The Impact: On systems without ASLR (Address Space Layout Randomization) enabled, this becomes remote code execution. Game over. Even with ASLR enabled, you're looking at reliable denial of service through crash loops—your workers die, respawn, and repeat.
The CVSS Score: 9.2 Critical. That's the highest level of severity short of a perfect 10.
Why This Matters More Than It Should
The real question is: how did this survive two decades? The answer reveals something important about software security.
Nginx's rewrite module handles URL pattern matching using PCRE (Perl Compatible Regular Expressions). When rewrite rules use unnamed captures ($1, $2, etc.), followed by another rewrite, if, or set directive, the code can write beyond allocated heap memory.

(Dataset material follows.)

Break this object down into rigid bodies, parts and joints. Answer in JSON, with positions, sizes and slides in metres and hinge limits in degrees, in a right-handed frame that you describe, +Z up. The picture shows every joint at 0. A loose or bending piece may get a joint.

It's a classic buffer overflow—the kind of vulnerability that should have been caught during code review, but somehow slipped through.
The vulnerability shows that even well-maintained, popular open-source projects aren't immune to ancient bugs. Nginx is used by millions of servers worldwide. That longevity also means the potential blast radius is enormous.
Who Needs to Act Now
NGINX Plus Users: If you're running R32 through R36, you need patches R32 P6 or R36 P4 respectively.

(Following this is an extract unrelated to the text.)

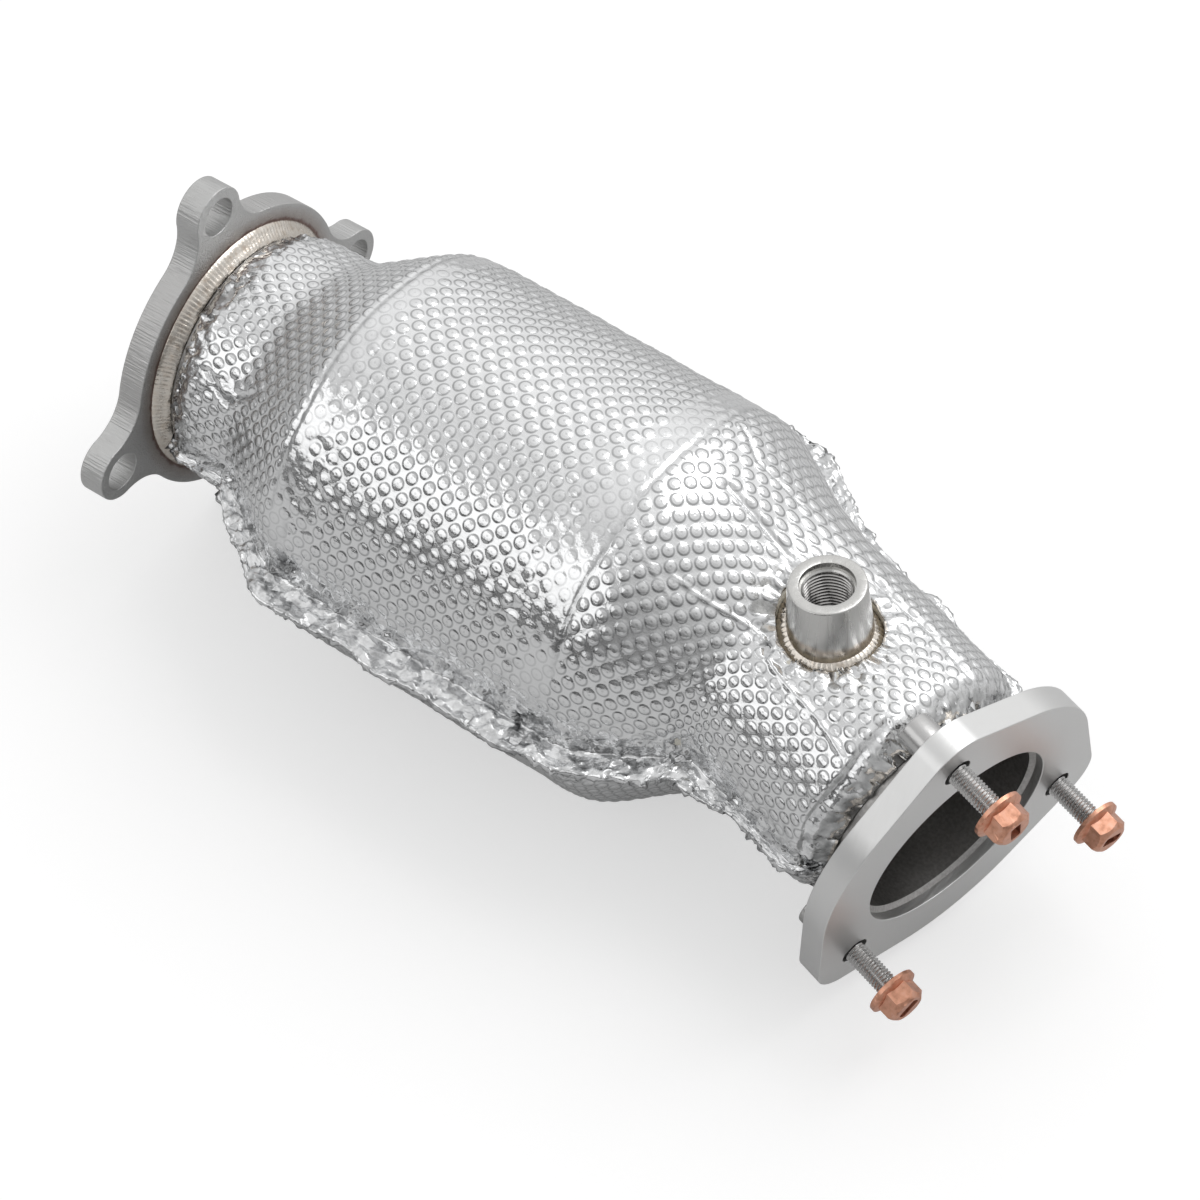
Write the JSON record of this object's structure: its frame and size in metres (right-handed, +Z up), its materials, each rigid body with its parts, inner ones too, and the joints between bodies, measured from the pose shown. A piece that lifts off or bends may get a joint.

NGINX Open Source Users: Versions 1.0.0 through 1.30.0 are affected. Upgrade to 1.30.1 or 1.31.0 immediately.
The Unfortunate Exception: If you're still running Nginx 0.6.27 through 0.9.7 (the ancient EOL versions), F5 isn't releasing patches. Time for a full upgrade—no exceptions.
Can't Patch Right Now? Here's Your Workaround
If you're in a change-freeze or dealing with legacy dependencies that make immediate patching risky, there's a temporary mitigation:
Replace unnamed PCRE captures with named captures in your rewrite directives. Instead of using $1, $2, use named groups like $capture_group_name. This won't fix the underlying vulnerability, but it prevents the specific code path that triggers the buffer overflow.
Example transformation:
# Vulnerable pattern
rewrite ^/user/([0-9]+)$ /profile?id=$1 last;
# Safer pattern (temporary)
rewrite ^/user/(?<id>[0-9]+)$ /profile?id=$id last;
This is a bandaid, not a solution. Make patching your priority once you can.
The Other Three CVEs in This Release
While NGINX Rift dominates headlines, F5 patched three additional vulnerabilities:
- CVE-2026-42946 (CVSS 8.3 High): Excessive memory allocation in SCGI and uWSGI modules—could lead to DoS on specific proxy configurations.
- CVE-2026-40701 (CVSS 6.3 Medium): Use-after-free in the SSL module, triggered by certain ssl_verify_client and ssl_ocsp settings.
- CVE-2026-42934 (CVSS 4.8 Medium): Out-of-bounds read in the charset module.
None are as immediately critical as NGINX Rift, but they're worth addressing in your next maintenance window.
What This Teaches Us About Infrastructure Security
This vulnerability should remind us of a few uncomfortable truths:
Popularity brings scrutiny, but not immunity. Nginx is everywhere, yet this bug survived undetected for eighteen years.
Age isn't a security feature. Older code doesn't mean battle-tested code—it means code that's had more time to accumulate problems.
You're only as secure as your slowest patch. In a distributed infrastructure, one unpatched Nginx instance can compromise your entire architecture.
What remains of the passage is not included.